Christian Faith Center owns a 50-acre parcel south of South 336th Street between Interstate 5 and Pacific Highway South. Church officials are planning two buildings at the site –– a 54,000-square-foot, 4,500-seat sanctuary with an associated 164,500 square feet of meeting space, a chapel, bookstore and office space; and a 81,323-square-foot school building they expect to expand to 101,526 square feet during a second phase of construction.

Plans also include 4.3 acres of play fields and 1,648 parking stalls.

Several who attended the Belmor Park meeting expressed concerns about traffic impacts to their neighborhood once the church is built. To mitigate traffic impacts, Christian Faith Center could pay for construction of a combination of speed humps, S-curves and a traffic circle on local streets.

City traffic engineers said the megachurch will account for about 20 percent of the traffic increases through the area over the next 15 years, but residents living in the area were skeptical about that number.

Koetters said the traffic analysis accounts only for peak Sunday services, when the majority of vehicles would be going to or from the church, but doesn’t account for traffic for other church and school groups’ activities and meetings that would “happen all day and night.”

She added the environmental impact statement (EIS) doesn’t address how traffic mitigation devices would affect the residents living in the neighborhood, nor does it address how much mitigation Christian Faith Center must provide if the project accounted for more than 20 percent of the traffic increases in the area.

In addition, Koetters said, noise issues are missing entirely from the EIS.

“You remove 50 acres of trees, that affects noise,” she said. “Those of us who live near the freeway know the difference between summer and winter when the trees are leafed out.”

Still, Tom Rolph, who lives adjacent to the site, said he’d rather see a megachurch there than a business park development, for which the area is currently zoned.

Rolph said traffic would be worse with semis leaving the freeway and driving through the neighborhood, and the streets would be worse for the wear. Rush hour would be a nightmare, he said, if everyone who worked in a business park clocked out and left at the same time.

He added he doesn’t think traffic to and through the megachurch site will be as bad as people expect. He said most people probably would leave I-5 at the State Route 18 interchange and loop back through several free right turns rather than try to navigate city traffic from South 320th.

Rolph said he’s not a member of Christian Faith Center and isn’t an advocate for the church, but if it’s approved, neighbors to the project should insist the city do all it can to protect and benefit them, like continuing sidewalks for pedestrian safety.

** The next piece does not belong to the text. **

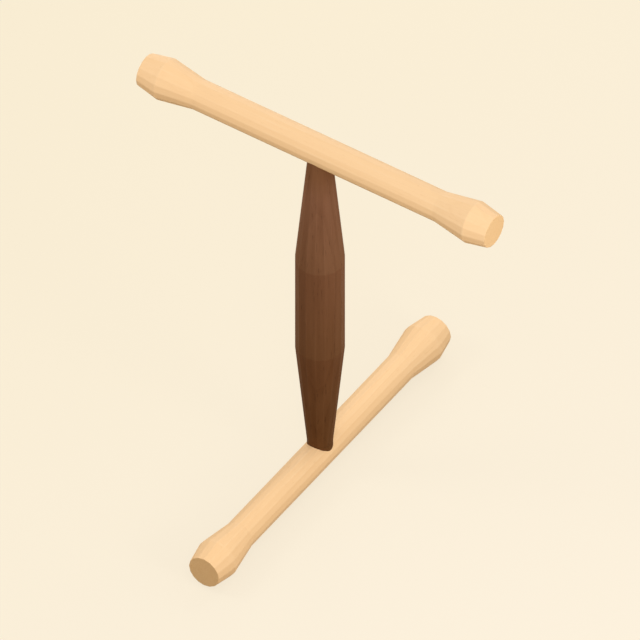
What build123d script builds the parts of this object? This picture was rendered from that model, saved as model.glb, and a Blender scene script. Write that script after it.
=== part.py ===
from build123d import *

import math
import os

# A niddy noddy, the hand tool on which freshly spun yarn is wound into a skein.
#
# A dark shaft is held by its swelled grip, and a pale arm crosses each end of it. The two arms
# stand at right angles, so that the yarn runs from arm to arm in a closed zigzag. All three
# pieces are bars worked to sixteen narrow flats, which run on through the cones of the shaft
# and the knobs of the arms. No nail, screw or glue holds them. Each end of the shaft is a round
# foot with a thinner tenon past it. The foot is let into a round seat in the side of the arm,
# and the tenon fills the blind mortise below the seat. An arm turns on its tenon and stays
# where it is put, so that a full skein can be slipped off.
#
# Millimetres, +Z up along the shaft, +X along the upper arm, +Y along the lower arm. The origin
# is on the surface that the lower arm lies on, straight below the shaft. Each radius of a bar
# is measured to the ridges between its flats, and a ridge lies on each main axis.

FLATS = 16  # an even number of flats round every bar

# The arms, straight bars that swell to a knob near either end
ARM_SPACING = 283.0  # from the axis of one arm to the axis of the other
ARM_LENGTH = 283.0
WAIST_RADIUS = 11.0  # the plain middle stretch, where the yarn lies
KNOB_RADIUS = 15.3  # the widest part of the knob
END_RADIUS = 12.1  # the flat end face
KNOB_SETBACK = 16.4  # from the end face to the widest part
FLARE_LENGTH = 27.0  # from the widest part in to the waist
END_EASE = 0.4  # the sanded edge of an end face

# The shaft, with a straight grip in the middle and a long cone towards each end
GRIP_RADIUS = 17.2
GRIP_LENGTH = 80.4

# The joint between the shaft and an arm
FOOT_INSET = 2.1  # how much narrower the shaft's foot is than the arm, on each side
SEAT_CLEARANCE = 0.08  # round the foot
SEAT_LIP = 0.4  # wood left round the seat at the level of its floor
TENON_RADIUS = 6.0
TENON_CLEARANCE = 0.05
TENON_CHAMFER = 0.8
MORTISE_WEB = 5.0  # wood left between the mortise and the far side of the arm
MORTISE_AIR = 1.0  # room past the tenon's tip

# What follows from the sizes above
FLAT_SHARE = math.cos(math.pi / FLATS)  # from the axis to a flat, as a share of the radius
FOOT_RADIUS = WAIST_RADIUS - FOOT_INSET
SEAT_RADIUS = FOOT_RADIUS + SEAT_CLEARANCE
SEAT_FLOOR = math.sqrt((WAIST_RADIUS * FLAT_SHARE) ** 2 - (SEAT_RADIUS + SEAT_LIP) ** 2)
MORTISE_RADIUS = TENON_RADIUS + TENON_CLEARANCE
MORTISE_DEPTH = 2 * WAIST_RADIUS - MORTISE_WEB  # from the ridge that faces the shaft
LOWER_AXIS = KNOB_RADIUS
UPPER_AXIS = LOWER_AXIS + ARM_SPACING
SHAFT_MIDDLE = (LOWER_AXIS + UPPER_AXIS) / 2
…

Dave McKenzie, who lives in the Twin Lakes neighborhood and has become active in city politics since a transitional home for recovering alcoholics and drug addicts was sited across the street from his house, said leaving the area open for business park development would make more sense because businesses would provide tax revenue, a key point now that city officials are faced with a $2 million budget gap.

Churches, on the other hand, are tax-exempt.

Some at the meeting wondered why Treat and the church would spending so much on environmental assessments without knowing whether the City Council will even approve the project. Some suspected the church is doing the work so if the council ultimately says no, officials can try to persuade the city by the amount they’ve spent and the work they’ve done.

Senior city planner Lori Michaelson, who is the city’s lead planner on the project, said officials can’t speak to why Treat makes the decisions he makes, but she said the city is applying the same level of process as it would any other private developer.

She said the city isn’t concerned with how much Christian Faith Center officials want to spend on studies before getting permits. “That’s not the city’s business,” she said.

Community development director Kathy McClung approved design components of the project March 20, but that approval only takes effect if the council approves the project.

City officials are tentatively planning to schedule a hearing on the environmentally sensitive areas on the site the third week of April. Christian Faith Center is proposing to fill parts of wetlands to accommodate construction, but plans to mitigate the filling by increasing wetland size in other areas.

The hearing examiner’s ruling on the hearing is subject to appeal, and the council won’t reconsider that decision unless an appeal is filed.

The issue will go before the council for a final decision after the hearing is finished, the hearing examiner has issued a decision and any appeals have been filed.

Christian Faith Center officials didn’t return calls to the Mirror, but the church Web site indicates they hope to begin construction by July.

Though city officials and church leaders have received e-mail and letters supporting the project, many in surrounding neighborhoods remain opposed. Several have suggested ongoing pressure on the City Council not to approve permitting for the project.

Barry Turnbull, who lives adjacent to the site, encouraged those gathered at Belmor Park to keep letting council members know how they feel.

“The more they hear from you, the more you’re going to get their attention,” he said to applause.

Opponent Irene Nevers handed out petitions and encouraged those attending to write letters, go to council meetings and let city officials know how they feel.

“We may be a little late, but we’ve got to act. We can’t let them ram this in. Our kids three generations from now will be paying for streets and street lights and police and fire service,” she said. “Why can’t they just leave it the hell alone?”